Thunderbirds chocolate bars. Biggest thing to hit the stores back in?????
ok, that has nothing to do with Vancouver. Back on track.
Back in the day, Oppenheimer Park was home to the Industrial Baseball League. I'm not sure if anything like this still exists. Oppenheimer park, as of today, has no signs of a full size baseball park ever existing, but it was very popular years ago. The industrial league had representative teams from municipalities Burnaby, Coquitlam, and a few other places. Home town team was the Vancouver Longshoremen. I worked at the baseball park as batboy, scoreboard attendee, ball shagger, etc. I worked for 25 cents a game as a batboy and made 50 cents as a score keeper. It was actually a two person job. We had a box full of heavey metal plates that weighed, what felt like, a ton each. We hooked these metal plates that had numbers neatly painted on them up on the scoreboard on bent nails. Pretty primitive, but it was like the most prestigiuous job ever. Let me tell ya, if you messed up, the crowd got on your case real fast. Ball shagging was right up there, too. Because the operator of the ball park was on a limited budget, baseballs were to be retrieved by a shagger. As a shagger, you risked life and limb chasing homeruns and doubles. That meant dodging traffic on Powell Street and Cordova. Foul balls, too. A buddy of mine, who wasn't careful got run over by a speeding car. He survived with a few cuts here and there. Rolled off the hood. Back in those days, cars were made of real steel. If you got hit dead on, that what became of you, dead. When the balls got dirty, the owner/operator used a cool homemade device that consisted of an old bench grinder that had erasers mounted on it. Worked really well. Admission to the games was 5 cents. At the end of the game, I got paid in nickels, duh. I would treat myself to a soda, which was 7 cents back then. No deposit, but you did get money for empty bottles. I collected bottles after the games and made extra money that way. I think the rate was one cent. Man, those were the days.

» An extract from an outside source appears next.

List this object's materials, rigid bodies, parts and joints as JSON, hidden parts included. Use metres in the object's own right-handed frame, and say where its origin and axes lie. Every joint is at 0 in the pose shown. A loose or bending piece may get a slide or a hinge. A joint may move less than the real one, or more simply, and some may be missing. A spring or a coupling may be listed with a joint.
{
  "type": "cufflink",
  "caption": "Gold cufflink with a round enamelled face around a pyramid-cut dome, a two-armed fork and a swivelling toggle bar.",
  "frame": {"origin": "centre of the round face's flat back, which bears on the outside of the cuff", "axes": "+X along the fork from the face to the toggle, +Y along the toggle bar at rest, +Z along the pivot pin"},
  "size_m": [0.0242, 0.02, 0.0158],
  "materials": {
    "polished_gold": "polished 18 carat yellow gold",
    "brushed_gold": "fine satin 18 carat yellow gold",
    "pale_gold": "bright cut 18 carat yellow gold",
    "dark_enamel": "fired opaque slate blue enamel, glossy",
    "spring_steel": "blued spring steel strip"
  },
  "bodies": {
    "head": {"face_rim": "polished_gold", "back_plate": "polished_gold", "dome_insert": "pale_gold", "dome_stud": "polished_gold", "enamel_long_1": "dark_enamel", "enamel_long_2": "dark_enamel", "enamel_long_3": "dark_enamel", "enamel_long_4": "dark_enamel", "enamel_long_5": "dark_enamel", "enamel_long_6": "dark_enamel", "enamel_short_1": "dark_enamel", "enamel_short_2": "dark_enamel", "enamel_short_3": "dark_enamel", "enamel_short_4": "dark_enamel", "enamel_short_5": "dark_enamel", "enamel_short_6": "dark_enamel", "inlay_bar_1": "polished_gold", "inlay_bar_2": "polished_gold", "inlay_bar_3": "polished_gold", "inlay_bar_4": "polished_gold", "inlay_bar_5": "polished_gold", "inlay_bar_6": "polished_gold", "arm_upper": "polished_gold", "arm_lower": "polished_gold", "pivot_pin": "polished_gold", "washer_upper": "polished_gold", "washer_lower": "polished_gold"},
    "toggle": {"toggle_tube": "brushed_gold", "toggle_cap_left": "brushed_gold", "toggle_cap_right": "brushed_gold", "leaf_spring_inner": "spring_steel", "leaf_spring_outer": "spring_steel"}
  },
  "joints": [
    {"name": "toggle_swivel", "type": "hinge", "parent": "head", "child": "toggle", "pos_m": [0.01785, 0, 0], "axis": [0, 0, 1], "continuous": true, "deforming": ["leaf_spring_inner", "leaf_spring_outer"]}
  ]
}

I said my family was the poorest of the poor. I lived in a rooming house building, where all the families there, about 20 or so, shared the same bathroom facilities. The building was run down, full of mice and cockroaches. My god, cockroaches. I still hate those fucking things. To this day I still have nightmares about them. The way they scatter when you turn the lights on or open the doors into the room. The stove........ I gotta stop. It freaks me out. As for the neighbourhood, Powell Street was no cake walk. At night, the hookers and drug addicts took over the street. I lived above a night club. Danned, you think you have it bad with a pie plate, try deep bass all night long and neon lights flashing all the time into your bedroom. In the morning, there would be a drunk on the doorstep to the building. Piss and whatever everywhere. Once in a while if the rear doors to the building were left unlocked, a drug addict would sneak into the bathroom and shoot up. Many a needles and spoons left behind.

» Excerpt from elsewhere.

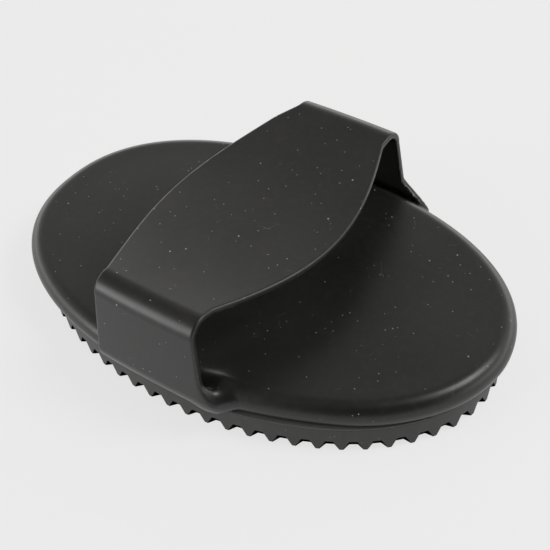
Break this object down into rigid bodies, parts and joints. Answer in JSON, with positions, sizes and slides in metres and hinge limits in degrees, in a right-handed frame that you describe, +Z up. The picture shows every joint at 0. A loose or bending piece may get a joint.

I look back at the living conditions I went through as a child and wonder now how the hell I got through that shit, but at the same time, they were the best times I ever had. Never a dull moment. We played hard and had lots of fun. A colleague of mine once told me you are richer than a lot of rich people out there. At the time, I never really understood, but now I really do.
I don't know why I am spilling my guts out here on RS, but I feel it has some importance. I visit the old neighbourhood every once in a while. I cannot help but to shop at Kay's Seafood or Sunrise Market, or New World Confectionary. The same people still run the place. They still recognize me. I walk the streets and I get a real strange feeling. Most outsiders walk around that neighbourhood and they get stared at. I don't. Kind of freaky.
I took my kids out to the neighbourhood a few times. I stopped taking them there, because one of them said to me, yeah, yeah, dad we get it....... What's that saying again? There by the grace of god go I.
Poverty. It sucks.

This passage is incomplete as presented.